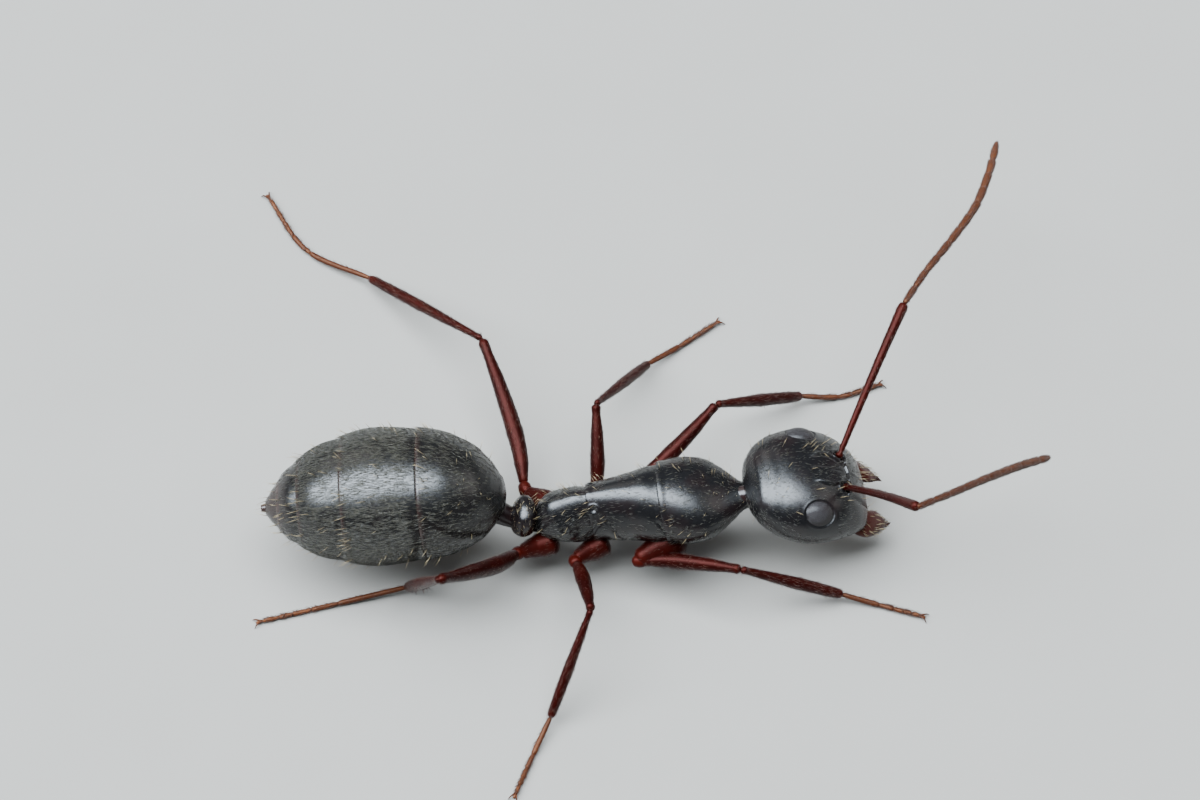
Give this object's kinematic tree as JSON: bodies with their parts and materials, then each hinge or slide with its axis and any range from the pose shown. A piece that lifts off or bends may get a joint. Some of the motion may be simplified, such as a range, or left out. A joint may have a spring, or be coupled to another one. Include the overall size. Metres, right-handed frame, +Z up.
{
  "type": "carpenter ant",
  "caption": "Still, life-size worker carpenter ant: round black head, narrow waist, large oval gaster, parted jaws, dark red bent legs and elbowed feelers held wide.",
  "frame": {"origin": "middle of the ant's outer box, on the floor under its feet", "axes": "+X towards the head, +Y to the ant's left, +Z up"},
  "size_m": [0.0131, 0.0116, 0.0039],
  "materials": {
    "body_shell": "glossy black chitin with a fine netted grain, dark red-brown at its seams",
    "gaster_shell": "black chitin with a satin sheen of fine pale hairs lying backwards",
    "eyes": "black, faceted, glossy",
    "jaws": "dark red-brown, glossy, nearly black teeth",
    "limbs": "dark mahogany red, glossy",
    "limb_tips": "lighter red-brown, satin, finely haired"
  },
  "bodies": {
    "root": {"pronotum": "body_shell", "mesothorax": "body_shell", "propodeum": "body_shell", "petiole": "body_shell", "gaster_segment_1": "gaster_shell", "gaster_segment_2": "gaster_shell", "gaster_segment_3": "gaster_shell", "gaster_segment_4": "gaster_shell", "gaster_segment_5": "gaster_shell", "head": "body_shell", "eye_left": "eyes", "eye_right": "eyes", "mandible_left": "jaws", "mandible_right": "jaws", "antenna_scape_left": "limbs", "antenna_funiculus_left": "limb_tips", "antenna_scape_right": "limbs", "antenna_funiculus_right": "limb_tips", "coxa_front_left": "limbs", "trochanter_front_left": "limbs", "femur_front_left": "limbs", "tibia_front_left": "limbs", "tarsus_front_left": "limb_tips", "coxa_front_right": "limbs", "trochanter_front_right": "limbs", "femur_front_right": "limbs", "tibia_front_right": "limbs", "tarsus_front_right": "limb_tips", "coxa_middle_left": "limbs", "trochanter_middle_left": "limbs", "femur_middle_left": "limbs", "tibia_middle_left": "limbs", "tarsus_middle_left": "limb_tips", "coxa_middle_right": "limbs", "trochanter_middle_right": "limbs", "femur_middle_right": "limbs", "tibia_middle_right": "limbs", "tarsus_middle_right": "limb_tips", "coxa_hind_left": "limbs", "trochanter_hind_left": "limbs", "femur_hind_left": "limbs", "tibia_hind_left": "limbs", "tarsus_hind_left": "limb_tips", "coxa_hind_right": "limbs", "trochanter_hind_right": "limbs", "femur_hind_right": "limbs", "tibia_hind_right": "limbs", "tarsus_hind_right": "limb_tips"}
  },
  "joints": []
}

#####

### Your goal
Quote the whole listing above, leaving nothing out.

### Output of the exercise
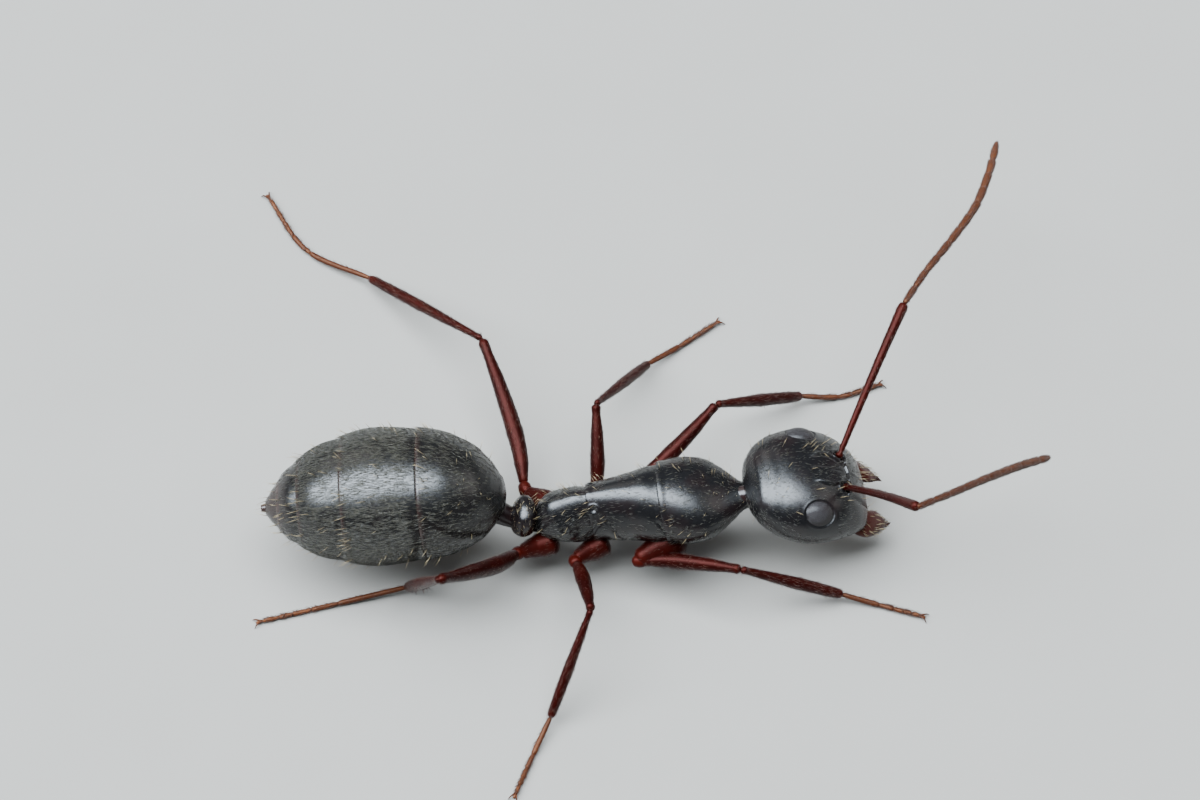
Give this object's kinematic tree as JSON: bodies with their parts and materials, then each hinge or slide with its axis and any range from the pose shown. A piece that lifts off or bends may get a joint. Some of the motion may be simplified, such as a range, or left out. A joint may have a spring, or be coupled to another one. Include the overall size. Metres, right-handed frame, +Z up.
{
  "type": "carpenter ant",
  "caption": "Still, life-size worker carpenter ant: round black head, narrow waist, large oval gaster, parted jaws, dark red bent legs and elbowed feelers held wide.",
  "frame": {"origin": "middle of the ant's outer box, on the floor under its feet", "axes": "+X towards the head, +Y to the ant's left, +Z up"},
  "size_m": [0.0131, 0.0116, 0.0039],
  "materials": {
    "body_shell": "glossy black chitin with a fine netted grain, dark red-brown at its seams",
    "gaster_shell": "black chitin with a satin sheen of fine pale hairs lying backwards",
    "eyes": "black, faceted, glossy",
    "jaws": "dark red-brown, glossy, nearly black teeth",
    "limbs": "dark mahogany red, glossy",
    "limb_tips": "lighter red-brown, satin, finely haired"
  },
  "bodies": {
    "root": {"pronotum": "body_shell", "mesothorax": "body_shell", "propodeum": "body_shell", "petiole": "body_shell", "gaster_segment_1": "gaster_shell", "gaster_segment_2": "gaster_shell", "gaster_segment_3": "gaster_shell", "gaster_segment_4": "gaster_shell", "gaster_segment_5": "gaster_shell", "head": "body_shell", "eye_left": "eyes", "eye_right": "eyes", "mandible_left": "jaws", "mandible_right": "jaws", "antenna_scape_left": "limbs", "antenna_funiculus_left": "limb_tips", "antenna_scape_right": "limbs", "antenna_funiculus_right": "limb_tips", "coxa_front_left": "limbs", "trochanter_front_left": "limbs", "femur_front_left": "limbs", "tibia_front_left": "limbs", "tarsus_front_left": "limb_tips", "coxa_front_right": "limbs", "trochanter_front_right": "limbs", "femur_front_right": "limbs", "tibia_front_right": "limbs", "tarsus_front_right": "limb_tips", "coxa_middle_left": "limbs", "trochanter_middle_left": "limbs", "femur_middle_left": "limbs", "tibia_middle_left": "limbs", "tarsus_middle_left": "limb_tips", "coxa_middle_right": "limbs", "trochanter_middle_right": "limbs", "femur_middle_right": "limbs", "tibia_middle_right": "limbs", "tarsus_middle_right": "limb_tips", "coxa_hind_left": "limbs", "trochanter_hind_left": "limbs", "femur_hind_left": "limbs", "tibia_hind_left": "limbs", "tarsus_hind_left": "limb_tips", "coxa_hind_right": "limbs", "trochanter_hind_right": "limbs", "femur_hind_right": "limbs", "tibia_hind_right": "limbs", "tarsus_hind_right": "limb_tips"}
  },
  "joints": []
}